Goals are to create: 1) healthier communities with improved capacity to solve local environmental problems; 2) an extensive talent pool of graduates who possess academic and scientific expertise coupled with leadership and community engagement skills; and 3) an increased UCD commitment to support service-learning as a meaningful teaching approach, to foster solution-oriented research and engagement, to develop strong relationships with local communities, and to share university knowledge and resources with those communities.
Program Organization, Activities, and Funding
The Environmental Leaders Program was launched in Spring 2006 as an interdisciplinary program for solution-oriented research and engagement addressing environmental issues in California and emphasizing graduate student leadership, civic engagement, and partnerships with communities to solve local environmental problems.
The Environmental Leaders Program (ELP) is directed by the John Muir Institute of the Environment. Joyce Gutstein is the ELP director and Kandace Knudson, Postdoc in Public Scholarship, is the coordinator. The coordinator provides supervision and a weekly professional development seminar for participating graduate students.
Funding comes from internal and external grants and contracts to graduate students, faculty, and research centers. University research grants with outreach mandates can simultaneously support graduate students and fund thematically focused community-based environmental projects.
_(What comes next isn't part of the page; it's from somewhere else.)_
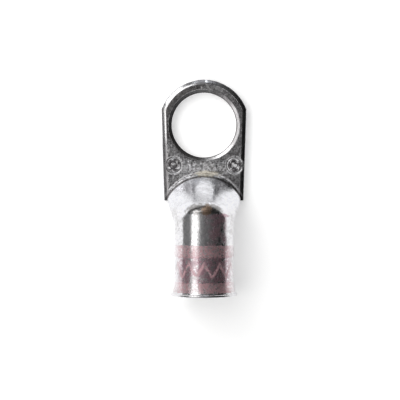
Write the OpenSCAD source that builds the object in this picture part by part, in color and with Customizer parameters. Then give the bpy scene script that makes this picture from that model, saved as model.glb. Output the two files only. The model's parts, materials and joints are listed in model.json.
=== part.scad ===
// Compression cable lug for a stranded copper conductor of about 50 mm2 and a 1/2 in or M12 stud.
// One length of copper tube: one end is pressed flat into the palm and pierced for the stud,
// the other end stays round as the barrel and is flared into a bell mouth.
// Origin: centre of the stud hole on the palm's mounting face. +Z is the stud's axis, and the
// barrel runs toward -Y.

/* [Stud hole] */
// Diameter of the stud hole
stud_d = 13.5; // [8:0.5:14.5]
// Width of the edge that the punch draws down around the top of the hole
hole_roll = 0.85; // [0.3:0.05:1]
// Slope of that edge where it meets the wall of the hole, in degrees
hole_roll_slope = 34; // [20:1:60]
// Small broken edge of the hole on the mounting face
hole_break = 0.2; // [0.1:0.1:0.5]

/* [Palm] */
// Thickness of the palm, both tube walls pressed together
palm_t = 2.4; // [2.2:0.1:3.2]
// Width of the palm across the centre of the hole
palm_w = 17.75; // [17.25:0.25:21]
// Width of the palm at its root, where the tube begins to open
palm_root_w = 16.7; // [15.5:0.1:19]
// Metal between the hole and the round end of the palm
end_metal = 2.8; // [2:0.1:6]
// Distance from the centre of the hole to the root of the palm
palm_root = 15.8; // [15:0.1:17]
// Rounding of the palm's top edge
top_round = 0.9; // [0.4:0.1:1]
// Rounding of the palm's back edge
back_round = 0.5; // [0.2:0.1:0.8]

/* [Barrel] */
// Outer diameter of the barrel
barrel_d = 12.4; // [11.8:0.1:14]
// Bore of the barrel, which takes the conductor
bore_d = 10; // [8.5:0.1:10.8]
// Distance from the centre of the hole to the mouth of the barrel
mouth = 35.4; // [30:0.1:60]

/* [Bell mouth] */
// Length of the flare, measured from the mouth
bell_len = 3.1; // [1.5:0.1:5]
// Outer diameter at the end of the flare, just behind the lip
bell_d = 13.2; // [12.8:0.1:14.8]
// How far the lip stands out from the flare, all round
lip_out = 0.4; // [0.1:0.05:1]
// Thickness of the lip along the barrel
lip_t = 0.6; // [0.4:0.05:1]
// Wall left at the mouth, inside the flare
mouth_wall = 0.75; // [0.4:0.05:1.2]

/* [Pressed transition] */
// Distance from the centre of the hole to the top of the arch where the ramp begins
arch = 9.9; // [9:0.1:12]
// How much the radius of the arch exceeds half the width of the pressed tube
arch_open = 1; // [0.3:0.1:4]
// Flange that the coined palm leaves each side of the pressed tube
flange = 0.4; // [0.2:0.1:1]
// Distance from the centre of the hole to where the top of the barrel is fully round
shoulder = 18.2; // [16.5:0.1:21]
// How much further from the hole the underside of the barrel is fully round
shoulder_sweep = 4.2; // [2:0.1:6]
// Length of the rounded tongue in which the flat back runs out under the barrel
back_tongue = 2; // [0:0.1:3]
// Share of the ramp that is its hollow bend at the palm
foot_bend = 0.12; // [0.06:0.01:0.3]
// Share of the ramp that is its round bend at the shoulder
crown_bend = 0.3; // [0.1:0.01:0.5]

/* [Hidden] */
$fn = 96;

// Depth by which the coined palm stands proud of the pressed tube on both faces
coin_step = 0.03;
// Overrun of a cutting tool past the surface that it leaves
over = 1;
// Lead by which a rounding tool crosses a face instead of only touching it
lead = 0.005;
// Height left between the walls at the closed end of the hollow
seam_gap = 0.16;

end_r = stud_d / 2 + end_metal;
wall = (barrel_d - bore_d) / 2;
lip_d = bell_d + 2 * lip_out;
// The back of the palm lies level with the lowest point of the lip
axis_z = lip_d / 2;
tube_w = palm_root_w - 2 * flange;
arch_r = tube_w / 2 + arch_open;
// The barrel is fully round all the way round from here to the mouth
barrel_start = shoulder + shoulder_sweep + 0.1;
// The pressed tube starts inside the palm, a little before the arch
tube_start = arch - 0.4;
ramp_slope = atan((axis_z + barrel_d / 2 - palm_t) / (shoulder - arch));

copper_tinned = [0.74, 0.74, 0.73];
fibres = 72;
ramp_steps = 18;
bell_steps = 10;
roll_steps = 5;

function mix(a, b, t) = a + (b - a) * t;

// Share of the climb from palm to barrel at the share v of the way along a fibre of the tube
function press(v) =
    let(k = 1 / (1 - (foot_bend + crown_bend) / 2))
    v < foot_bend ? k * v * v / (2 * foot_bend)
    : v > 1 - crown_bend ? 1 - k * (1 - v) * (1 - v) / (2 * crown_bend)
    : k * (v - foot_bend / 2);

// Point [x, z] of a flattened tube of half width w and half height h. The angle a runs from the
// top, and equal angles are equal lengths of wall, as when a round tube is pressed flat.
function pressed_tube(a, w, h) =
    let(quarter = acos(abs(cos(a))) / 90,
        run = quarter * (w - h + h * PI / 2),
        turn = max(0, run - (w - h)) / h * 180 / PI)
    [sign(sin(a)) * (min(run, w - h) + h * sin(turn)), sign(cos(a)) * h * cos(turn)];

// Distance from the hole at which the fibre that leaves the flat at x starts to bend
function arch_at(x) = arch + arch_r - sqrt(arch_r * arch_r - x * x);
function foot(a, x, w) =
    cos(a) >= 0 ? arch_at(x) : arch_at(w) + back_tongue * (1 - x * x / (w * w));

// Distance from the hole at which the fibre at angle a is part of the round barrel
function crown(a) = shoulder + shoulder_sweep * (1 - pow(cos(a / 2), 4));

// One ring of the transition, at the share v of the way. r is the round end's radius, w and h
// are the flat end's half width and half height, and the inner skin starts later by lag.
function ring(v, r, w, h, lag) = [
    for (i = [0 : fibres - 1])
        let(a = -180 + 360 * i / fibres,
            flat = pressed_tube(a, w, h),
            s = press(v),
            y = mix(foot(a, flat.x, w), crown(a), v) + lag * (1 - v))
        [mix(flat.x, r * sin(a), s), -y, mix(palm_t / 2 + flat.y, axis_z + r * cos(a), s)]
];

// The same ring with every point brought to one distance from the hole
function squared(points, distance) = [for (p = points) [p.x, -distance, p.z]];

// Mean of a list of points
function middle(points) = [for (p = points) 1] * points / len(points);

// A closed skin over a list of rings with as many points each. The ends are fans about their
// middle, because the points of a flat end lie in one line.
module loft(rings) {
    n = len(rings[0]);
    last = (len(rings) - 1) * n;
    centre = len(rings) * n;
    sides = [
        for (k = [0 : len(rings) - 2], i = [0 : n - 1])
            let(a = k * n + i, b = k * n + (i + 1) % n)
            each [[a, b, a + n], [b, b + n, a + n]]
    ];
    caps = [
        for (i = [0 : n - 1])
            let(j = (i + 1) % n)
            each [[centre, j, i], [centre + 1, last + i, last + j]]
    ];
    polyhedron(
        points = concat(
            [for (r = rings) each r],
            [middle(rings[0]), middle(rings[len(rings) - 1])]
        ),
        faces = concat(sides, caps),
        convexity = 6
    );
}

// Outside of the tube between the palm and the round barrel
module pressed_tube_outside() {
    h = palm_t / 2 - coin_step;
    r = barrel_d / 2 - coin_step;
    rings = [for (k = [0 : ramp_steps]) ring(k / ramp_steps, r, tube_w / 2, h, 0)];
    loft(concat(
        [squared(rings[0], tube_start)],
        rings,
        [squared(rings[ramp_steps], barrel_start + over)]
    ));
}

// Hollow of the tube, which closes where the walls are pressed together
module pressed_tube_hollow() {
    lag = wall * tan(ramp_slope / 2);
    w = tube_w / 2 - wall;
    r = bore_d / 2 - coin_step;
    first = ceil(ramp_steps * foot_bend);
    rings = [
        for (k = [first : ramp_steps]) ring(k / ramp_steps, r, w, seam_gap / 2, lag)
    ];
    loft(concat(rings, [squared(rings[len(rings) - 1], barrel_start + over)]));
}

// Section of a tool that rounds a corner at the origin, with the part on the lower left
module corner_tool(r) {
    difference() {
        translate([-r, -r]) square(r + over);
        translate([lead - r, lead - r]) circle(r);
    }
}

// Plan of the palm: a round end about the hole, cut by the two sides that taper to the root
module palm_plan() {
    side = (palm_w - palm_root_w) / 2 / palm_root;
    top_w = palm_w / 2 + side * end_r;
    intersection() {
        polygon([
            [-palm_root_w / 2, -palm_root],
            [palm_root_w / 2, -palm_root],
            [top_w, end_r],
            [-top_w, end_r]
        ]);
        union() {
            circle(end_r);
            translate([-palm_w, -2 * palm_root]) square([2 * palm_w, 2 * palm_root]);
        }
    }
}

// Rounds the palm's outline on one face: the end is turned, and each side is a straight pass
module palm_edge_tool(r) {
    taper = atan((palm_w - palm_root_w) / 2 / palm_root);
    rotate_extrude(angle = 180) translate([end_r, 0]) corner_tool(r);
    for (side = [0, 1])
        mirror([side, 0, 0])
            translate([palm_w / 2, 0, 0])
                rotate([90, 0, -taper])
                    translate([0, 0, -end_r])
                        linear_extrude(end_r + palm_root + over) corner_tool(r);
}

module palm() {
    difference() {
        linear_extrude(palm_t) palm_plan();
        translate([0, 0, palm_t]) palm_edge_tool(top_round);
        mirror([0, 0, 1]) palm_edge_tool(back_round);
    }
}

// The stud hole: a true bore, drawn down round its top and broken on the back
module stud_hole() {
    r = stud_d / 2;
    // The drawn edge is an arc that leaves the palm's face level and ends at its slope
    bend_r = hole_roll / sin(hole_roll_slope);
    translate([0, 0, -over]) cylinder(d = stud_d, h = palm_t + 2 * over);
    translate([0, 0, palm_t])
        rotate_extrude()
            polygon([
                [r - lead, over],
                for (k = [roll_steps : -1 : 0])
                    let(a = hole_roll_slope * k / roll_steps)
                    [r + hole_roll - bend_r * sin(a), bend_r * (cos(a) - 1) + (k == 0 ? lead : 0)],
                [r + hole_roll, over]
            ]);
    translate([0, 0, -over])
        cylinder(r1 = r + hole_break + over, r2 = r - lead, h = hole_break + over + lead);
}

// Radius on the flare at the share t of its length, from its root to the mouth
function flare(r0, r1, t) = mix(r0, r1, t * t);

// Everything below turns about the barrel's axis, with the distance from the hole as height
module about_barrel_axis() translate([0, 0, axis_z]) rotate([90, 0, 0]) children();

module barrel() {
    root = mouth - bell_len;
    tip = lip_t / 2;
    about_barrel_axis()
        rotate_extrude()
            polygon([
                [0, barrel_start],
                [barrel_d / 2, barrel_start],
                for (k = [0 : bell_steps])
                    let(t = k / bell_steps)
                    [flare(barrel_d / 2, bell_d / 2, t), mix(root, mouth - lip_t, t)],
                for (a = [-80 : 20 : 80])
                    [lip_d / 2 - tip + tip * cos(a), mouth - tip + tip * sin(a)],
                [bell_d / 2 - mouth_wall, mouth],
                [0, mouth]
            ]);
}

// The bore and the inside of the flare, as one turned tool
module bore() {
    root = mouth - bell_len;
    about_barrel_axis()
        rotate_extrude()
            polygon([
                [0, barrel_start],
                [bore_d / 2, barrel_start],
                for (k = [0 : bell_steps])
                    let(t = k / bell_steps)
                    [flare(bore_d / 2, bell_d / 2 - mouth_wall, t), mix(root, mouth, t)],
                [bell_d / 2 - mouth_wall, mouth + over],
                [0, mouth + over]
            ]);
}

module cable_lug() {
    color(copper_tinned)
        difference() {
            union() {
                palm();
                pressed_tube_outside();
                barrel();
            }
            stud_hole();
            pressed_tube_hollow();
            bore();
        }
}

cable_lug();
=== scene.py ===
import json
import math

import bmesh
import bpy
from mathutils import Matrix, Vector


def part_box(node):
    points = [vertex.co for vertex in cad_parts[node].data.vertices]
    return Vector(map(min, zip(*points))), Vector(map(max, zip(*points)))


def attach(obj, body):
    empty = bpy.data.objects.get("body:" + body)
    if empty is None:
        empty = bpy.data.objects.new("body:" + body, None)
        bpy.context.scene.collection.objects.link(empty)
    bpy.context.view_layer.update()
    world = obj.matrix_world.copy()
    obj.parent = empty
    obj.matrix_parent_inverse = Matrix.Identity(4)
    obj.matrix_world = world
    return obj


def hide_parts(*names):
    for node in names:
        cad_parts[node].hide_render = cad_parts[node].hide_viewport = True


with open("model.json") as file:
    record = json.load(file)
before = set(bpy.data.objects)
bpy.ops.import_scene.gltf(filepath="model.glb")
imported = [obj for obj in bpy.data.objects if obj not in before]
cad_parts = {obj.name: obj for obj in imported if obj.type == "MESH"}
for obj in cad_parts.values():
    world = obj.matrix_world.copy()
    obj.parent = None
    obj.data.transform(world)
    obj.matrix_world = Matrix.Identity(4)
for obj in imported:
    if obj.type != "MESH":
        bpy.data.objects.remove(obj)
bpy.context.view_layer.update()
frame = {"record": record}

# The tube
# A length of seamless copper tube, cut to size and annealed. One end is squeezed flat in a
# press, and from there it opens over a ramp into the round barrel that takes the conductor.
# The barrel's mouth is belled out on a punch, which turns a thin lip at its very end.

mm = 0.001
lug_low, lug_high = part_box("cable_lug")
mounts = {mount["name"]: mount for mount in frame["record"]["mounts"]}

# the round barrel, its flare and its lip
bore_r = mounts["cable_entry"]["dims"]["r_mm"] * mm
axis_z = mounts["cable_entry"]["pos_m"][2]
mouth = -lug_low[1]
barrel_r = 6.2 * mm
wall = barrel_r - bore_r
bell_len = 3.1 * mm
bell_r = 6.6 * mm
lip_r = axis_z
lip_t = 0.6 * mm
mouth_wall = 0.75 * mm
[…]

Where Did the Idea Come From?
The impetus for the development of a Environmental Leaders Program on the UC Davis campus arose out of a UC Davis project which provided technical and scientific assistance to watershed groups in the Sierra Nevada who were actively learning and making decisions about their watersheds. This program, entitled "Data and Analysis into Local and Regional Decision Making", began in 1998 by the then California Resources Agency Science Advisor Greg Greenwood and former PSRP director Dennis Pendleton. Assistance over the course of a few years was provided to two watershed groups by "dedicated liaisons" - University personnel who served as links between university and agency knowledge and on-the-ground watershed group decision making.
In 2002-03, Culley Thomas, PSRP evaluator, and Joyce Gutstein, current PSRP director, examined the model of dedicated liaisons working between the University and Sierra watershed groups and thought it could be applied to university graduate students who desired more applied work with communities on real world environmental problems. It was also felt that the liaison model provided a vehicle for a more collaborative university role in community-based environmental decision-making.
Environmental Projects
Developed through the Environmental Leaders Program, environmental projects link UC Davis graduate students with community members to address environmental issues and solve local environmental problems, primarily in California. The resulting collaborations develop environmental and civic engagement skills and experiences for both the students and community members. Topics range from creek restoration, place-based identity, environmental justice, natural resource protection, regional growth and development, land use changes, community design, watershed health and conservation, air quality, and human health. Techniques for engaging with community members include public education, community science, community mapping, and participatory research.